Key Points
GDP slipped 0.2% in July–September versus the prior quarter, ending eight straight quarters of sequential growth, while still rising 1.2% from a year earlier.
The telling split was demand: consumption rose 1.9%, but investment dropped 8.9%, a warning sign for future jobs and building.
Analysts are watching Q4 and even October data for proof this is a pause, not the start of a slower cycle.
Uruguay is used to being the steady outlier in a volatile neighborhood. That is why a small contraction in the third quarter of 2025 landed with outsized meaning.
The Central Bank’s national accounts showed GDP edging down 0.2% from the previous quarter after seasonal adjustment, snapping an eight-quarter run of quarter-to-quarter gains. Year-on-year growth stayed positive at 1.2%. But the direction changed.
The story behind the headline is not a sudden collapse in spending. It is a change in confidence. On the demand side, final consumption increased 1.9%. People kept buying, traveling, and living normally.

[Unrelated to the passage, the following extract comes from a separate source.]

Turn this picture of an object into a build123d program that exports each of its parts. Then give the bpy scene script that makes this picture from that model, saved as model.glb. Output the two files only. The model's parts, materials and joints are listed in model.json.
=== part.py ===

The shock came from investment. Gross capital formation fell 8.9%. When firms and developers pull back, the effects often arrive later, through fewer projects, weaker hiring, and slower productivity.
Uruguay’s Quiet Slowdown: Why A Small GDP Dip Matters Far Beyond Montevideo. (Photo Internet reproduction)

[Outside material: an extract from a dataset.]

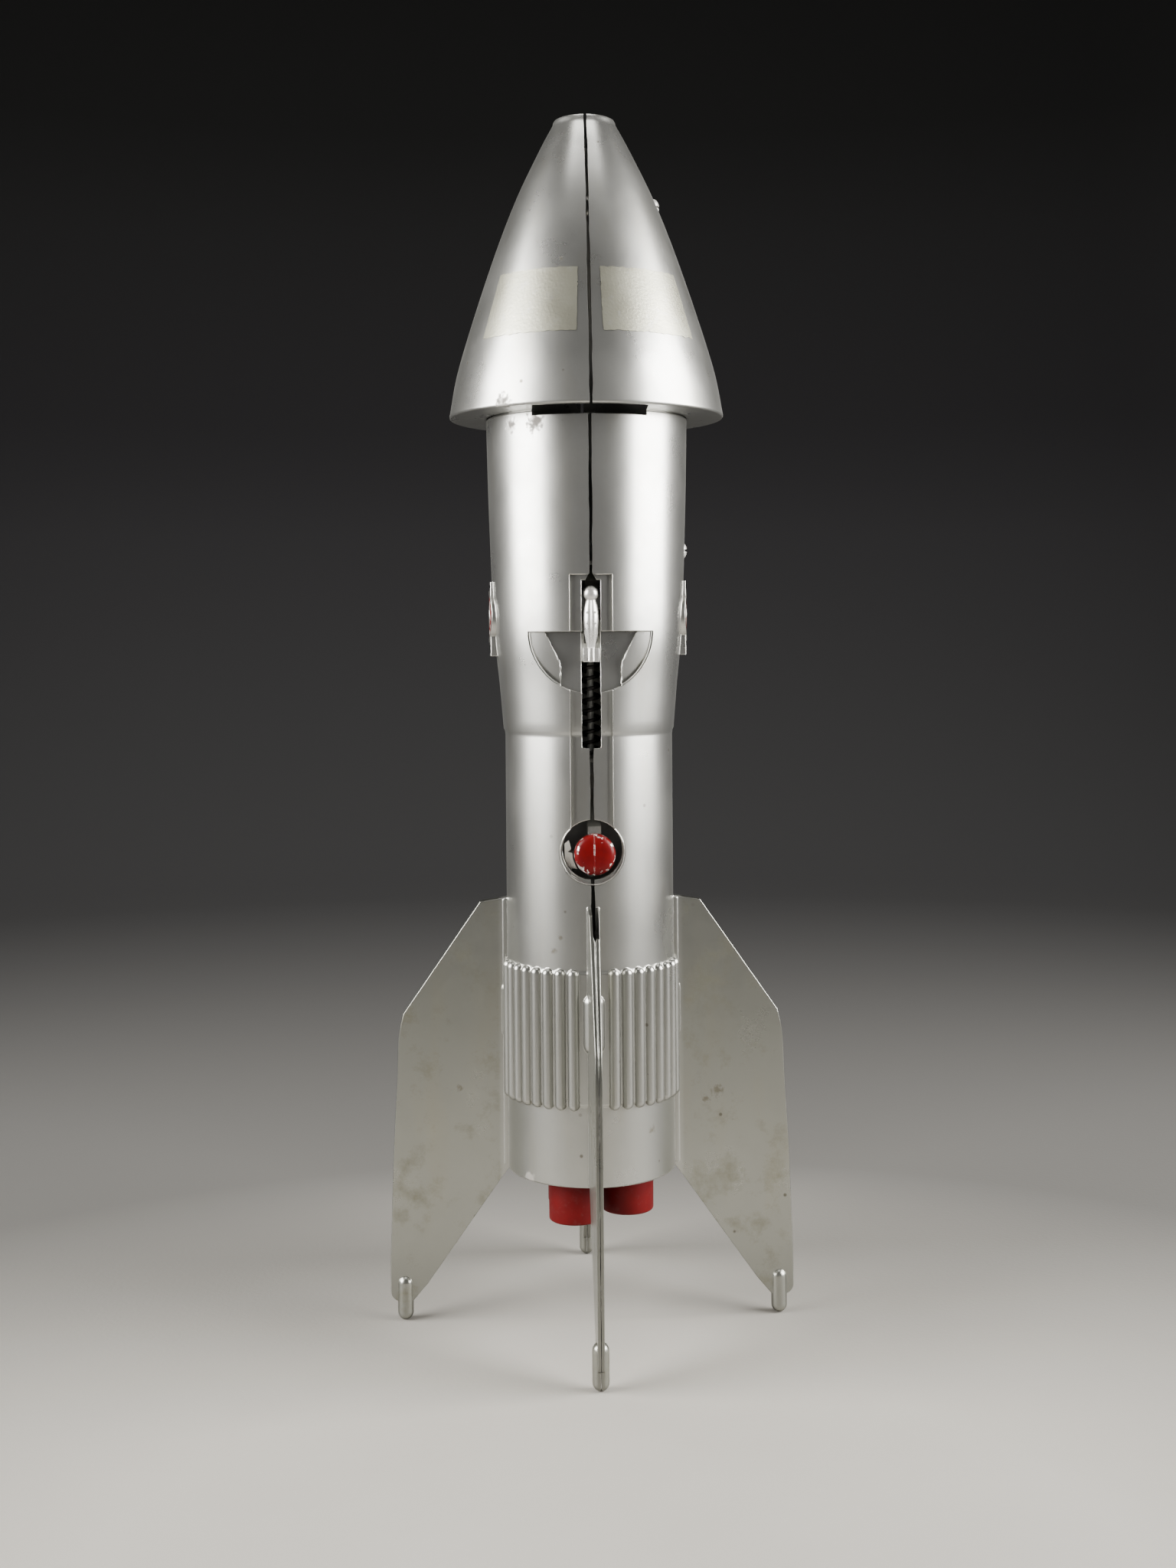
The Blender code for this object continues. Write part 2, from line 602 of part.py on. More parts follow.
def make_leaf_spring():
    """A bent strip that stands behind the lever's foot and pushes it forward."""
    path = smooth_curve([(-8.45, 89.5), (-8.45, 98.0), (-9.1, 103.0), (-9.9, 107.0), (-9.3, 110.0)], 3)
    loop = path + [(y + 0.45, z) for y, z in reversed(path)]
    leaf = flat_outline("trigger_leaf_spring", [loop], -6.4, 0.6, ALONG_X, tool=False)
    hole = rod("leaf_screw_hole", 1.3, (-3.9, -12, 93.2), (-3.9, -5, 93.2), segments=12)
    shape(leaf, "DIFFERENCE", [hole])
    finish_part(leaf, "steel")


# ---------------------------------------------------------------- screws and guard

def screw(name, base, direction, head_r, head_h, length):
    """A round-headed screw: base is the centre of the head's underside."""
    dome = [(0, head_h), (head_r * 0.55, head_h * 0.86), (head_r * 0.9, head_h * 0.45), (head_r, 0)]
    shank_r = head_r * 0.55
    outline = dome + [(shank_r, 0), (shank_r, -length + 0.6), (shank_r - 0.5, -length), (0, -length)]
    turn = Vector((0, 0, 1)).rotation_difference(Vector(direction)).to_matrix().to_4x4()
    place = Matrix.Translation(Vector(base) * MM) @ turn
    item = turned(name, outline, place, steps=16)
    finish_part(item, "steel")


def make_screws():
    screw("nose_screw", (15.9, 0, 259.7), (1, 0, 0), 2.15, 1.6, 21.5)
    screw("upper_body_screw", (22.0, 0, 179.2), (1, 0, 0), 2.05, 1.4, 28.5)
    screw("lower_body_screw", (12.3, 11.5, 45.0), (1, 0, 0), 2.15, 1.6, 18.0)
    screw("leaf_spring_screw", (-3.9, -8.75, 93.2), (0, -1, 0), 1.8, 1.1, 4.2)
    screw("guard_screw_upper", (-12.5, -0.8, 153.5), (0, 1, 0), 1.8, 1.1, 5.2)
    screw("guard_screw_lower", (-12.5, -0.8, 111.5), (0, 1, 0), 1.8, 1.1, 5.2)


def make_guard():
    """A bent plate that keeps the coins away from the launcher."""
    guard = box("coin_guard", (-15.0, -1.9, 100.0), (15.0, -1.1, 176.1), tool=False)
    lid = arc((0, 0), 19.2, 183.4, 356.6, 16)
    lid = flat_outline("guard_lid", [lid], 175.3, 176.08, ALONG_Z)
    holes = [rod(f"guard_clearance_{z}", 1.3, (-12.5, -4, z + 0.5), (-12.5, 2, z + 0.5), segments=12)
             for z in (153, 111)]
    shape(guard, "UNION", [lid])
    shape(guard, "DIFFERENCE", holes)
    finish_part(guard, "steel")


# ---------------------------------------------------------------- trap

def nozzle_places():
    return {"nozzle_right": 0.0, "nozzle_back_left": 120.0, "nozzle_front_left": 240.0}


def nozzle_centre(angle_deg):
    angle = math.radians(angle_deg)
    return NOZZLE_CENTRE_R * math.cos(angle), NOZZLE_CENTRE_R * math.sin(angle)


def make_nozzles():
    """Three open cups, each with a stem through the trap plate."""
    top = TRAP_Z[0] - GAP
    outline = [(0, TRAP_Z[1] + 0.6), (1.9, TRAP_Z[1] + 0.6), (1.9, top), (NOZZLE_R - 0.3, top),
               (NOZZLE_R, top - 0.4), (NOZZLE_R, NOZZLE_BOTTOM_Z + 0.2),
               (NOZZLE_R - 0.2, NOZZLE_BOTTOM_Z), (NOZZLE_R - NOZZLE_WALL, NOZZLE_BOTTOM_Z),
               (NOZZLE_R - NOZZLE_WALL, top - 2.2), (0, top - 1.9)]
    nozzles = []
    for name, angle in nozzle_places().items():
        x, y = nozzle_centre(angle)
        nozzle = turned(name, outline, Matrix.Translation((x * MM, y * MM, 0)), steps=28)
        finish_part(nozzle, "red_plastic")
        nozzles.append(nozzle)
    return nozzles


def make_trap_plate():
    plate = rod("trap_plate", TRAP_R, (0, 0, TRAP_Z[0]), (0, 0, TRAP_Z[1]), segments=40, tool=False)
    for name, angle in nozzle_places().items():
        x, y = nozzle_centre(angle)
        shape(plate, "DIFFERENCE", [rod(f"{name}_eye", 1.9 + GAP, (x, y, 30), (x, y, 45), segments=16)])
    finish_part(plate, "steel")
    return plate


def make_trap_ring():
    """A rubber ring round the plate that grips the casting."""
    inner, outer = TRAP_R + GAP, LOWER_R - WALL - GAP
    ring = turned("trap_grip_ring", [(outer, 38.2), (outer, 36.8), (inner, 36.8), (inner, 38.2)], steps=40)
    finish_part(ring, "rubber")
    return ring


# ---------------------------------------------------------------- joints

def carry(name, point, items):
    """Parent moving pieces to an empty on their joint's axis."""
    axis = bpy.data.objects.new(name, None)
    axis.location = Vector(point) * MM
    parts.objects.link(axis)
    bpy.context.view_layer.update()
    for item in items:
        item.parent = axis
        item.matrix_parent_inverse = axis.matrix_world.inverted()


def main():
    clear_scene()
    make_materials()
    make_castings()
    make_guide_rod()
    make_washers()
    make_launch_spring()
    make_pivot_pin()
    make_leaf_spring()
    make_screws()
    make_guard()
    carry("launcher_axis", (0, ROD_Y, CARRIAGE_Z[0]), [make_missile(), make_carriage(), make_carriage_pin()])
    carry("trigger_axis", (0, PIVOT_Y, PIVOT_Z), [make_lever(), make_button()])
    carry("trap_axis", (0, 0, TRAP_Z[0]), [make_trap_plate(), make_trap_ring()] + make_nozzles())


main()
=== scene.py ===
"""Looks of the die-cast space rocket coin bank: finer castings, small pieces, paint and wear.

The frame is the CAD's: metres, +Z up, origin on the floor under the rocket's axis, front at -Y.
Sizes in this script are in millimetres, and MM turns them into metres.
"""
import json
import math

import bmesh
import bpy
from mathutils import Matrix, Vector, noise


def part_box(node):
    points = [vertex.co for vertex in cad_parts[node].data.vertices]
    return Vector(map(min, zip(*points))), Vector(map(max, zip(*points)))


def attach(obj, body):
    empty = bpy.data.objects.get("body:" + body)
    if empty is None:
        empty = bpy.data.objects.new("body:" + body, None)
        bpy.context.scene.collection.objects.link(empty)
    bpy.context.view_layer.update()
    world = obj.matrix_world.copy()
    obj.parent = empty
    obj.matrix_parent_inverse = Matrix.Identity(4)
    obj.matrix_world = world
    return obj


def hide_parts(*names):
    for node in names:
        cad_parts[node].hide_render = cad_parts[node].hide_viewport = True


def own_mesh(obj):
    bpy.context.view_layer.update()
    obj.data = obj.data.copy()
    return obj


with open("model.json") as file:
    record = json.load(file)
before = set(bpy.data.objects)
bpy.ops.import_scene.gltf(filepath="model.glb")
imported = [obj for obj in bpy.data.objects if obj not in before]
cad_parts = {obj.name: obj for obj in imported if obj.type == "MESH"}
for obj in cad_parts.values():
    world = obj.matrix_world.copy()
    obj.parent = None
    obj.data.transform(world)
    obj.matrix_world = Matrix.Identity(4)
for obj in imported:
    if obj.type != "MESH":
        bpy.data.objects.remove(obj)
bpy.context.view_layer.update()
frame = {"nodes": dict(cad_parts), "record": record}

MM = 0.001
GAP = 0.3

# Castings, as in the CAD
HEIGHT = 280.0
WALL = 2.0
NOSE_WALL = 2.2
NOSE_BASE_Z = 210.0
NECK_R = 23.0
NECK_FLANGE_R = 24.9
NECK_TOP_Z = 214.3
BODY_BOTTOM_Z = 35.4
STEP_Z = 137.0
LOWER_R = 19.5
NOSE_CURVE = [(7.4, 278.8), (10.6, 272.8), (16.6, 260.2), (22.7, 244.0), (29.6, 222.4), (32.0, 210.7)]
BODY_CURVE = [(23.45, 208.0), (23.1, 191.8), (22.5, 173.0), (21.95, 160.0), (20.8, 148.7), (19.9, 137.9)]
TURN_STEPS = 160
BLOCK = 60.0                 # reach of the big cutting blocks
ON_SKIN = 0.998              # cosine above which a face counts as part of a turned skin

# Seam between the two half castings
SEAM_HALF = 0.36
SEAM_HALF_LOW = 0.44
SEAM_HALF_FINS = 0.07
SEAM_WAVE = 0.15
SEAM_STEP = 1.3

# Ribbed band
BAND_Z = (52.7, 84.5)
PAD_R = 19.9
RIB_R = 1.36
RIB_CENTRE_R = 19.6
RIB_PITCH_DEG = 9.0
RIB_FIRST_DEG = 13.5
RIBS_PER_QUARTER = 8

# Fins and feet
FIN_ROOT_R = 18.6
FIN_TIP_R = 47.2
FIN_HALF_ROOT = 1.3
FIN_HALF_TIP = 0.75
STRIP_HALF = 1.45
STRIP_R = 20.7
STRIP_Z = (35.9, 99.3)
ROOT_BOSS_R = 2.75
ROOT_BOSS_CENTRE_R = 18.5
ROOT_BOSS_Z = (64.8, 79.6)
FOOT_R = 1.85
FOOT_CENTRE_R = 43.8
FOOT_TOP_Z = 10.3
NOTCH_Z = (92.8, 98.4)

# Front of the body
CHANNEL_HALF = 4.8
CHANNEL_DEPTH = 1.0
CHANNEL_TOP_Z = 173.0
SLOT_HALF = 2.15
SLOT_Z = (134.0, 171.7)
MOON_R = 14.1
MOON_TOP_Z = 160.3
MOON_LIP = 0.5
MOON_DEPTH = 1.85
MOON_FLATTER = 7.5
POCKET_Y = -17.8
POCKET_TOP_HALF = 10.4
POCKET_LOW_HALF = 6.9
BACKING_Y = -16.9
HOLE_R = 6.95
HOLE_RIM_R = 7.4
HOLE_Z = 110.7
MOUTH_HALF = 12.8
MOUTH_R = 30.2
MOUTH_Z = (208.7, 213.5)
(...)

The sector mix adds color. Consumer-facing activity was strong. Commerce, accommodation and food services grew 5.4%. Financial services rose 3.0%. Electricity, gas and water increased 2.2%.
The weak points were the parts tied to building and producing. Construction fell 3.1%. Industry fell 2.1%. Agriculture, fishing and mining slipped 0.2%.

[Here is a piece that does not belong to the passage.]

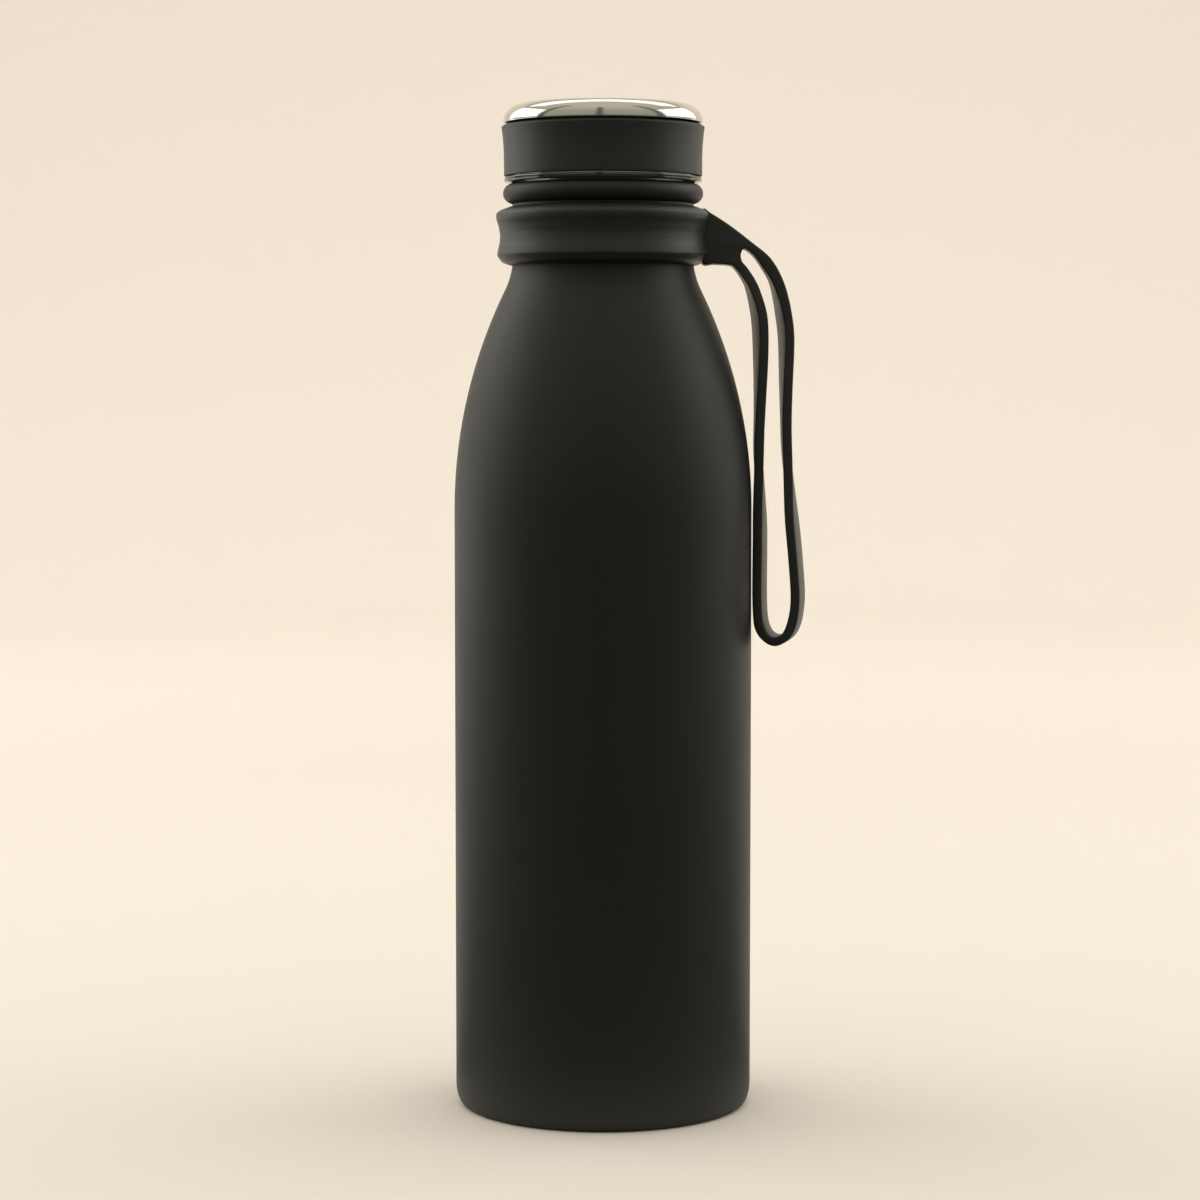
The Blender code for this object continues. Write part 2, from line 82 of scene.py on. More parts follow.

Economists describe 2025 as a year that started stronger and cooled as it went. Aldo Lema of Vixion Consultores said growth has gone “from more to less,” and put average 2025 growth around 2%, below the government’s 2.6% budget assumption.
He also argued the slowdown likely extended into October, with the monthly activity indicator expected to show a year-on-year contraction. There is a plausible rebound story, too.
Lema pointed to a potential lift in the fourth quarter from ANCAP’s refinery returning to normal, seasonal tourism, and a better contribution from parts of agriculture. José Luis Licandro said the economy has been close to flat since the first quarter, with a broad-based deceleration.
Deborah Eilender at CED called 2025 a “normalization” year, and said growth is running below potential. Exante also stressed that the cooling was general across sectors.
For readers abroad, the takeaway is simple. Uruguay is a small, open economy that reacts quickly to investment cycles, regional demand, and industrial disruptions. When it slows, it can be an early signal of tighter margins and tougher decisions across the Southern Cone.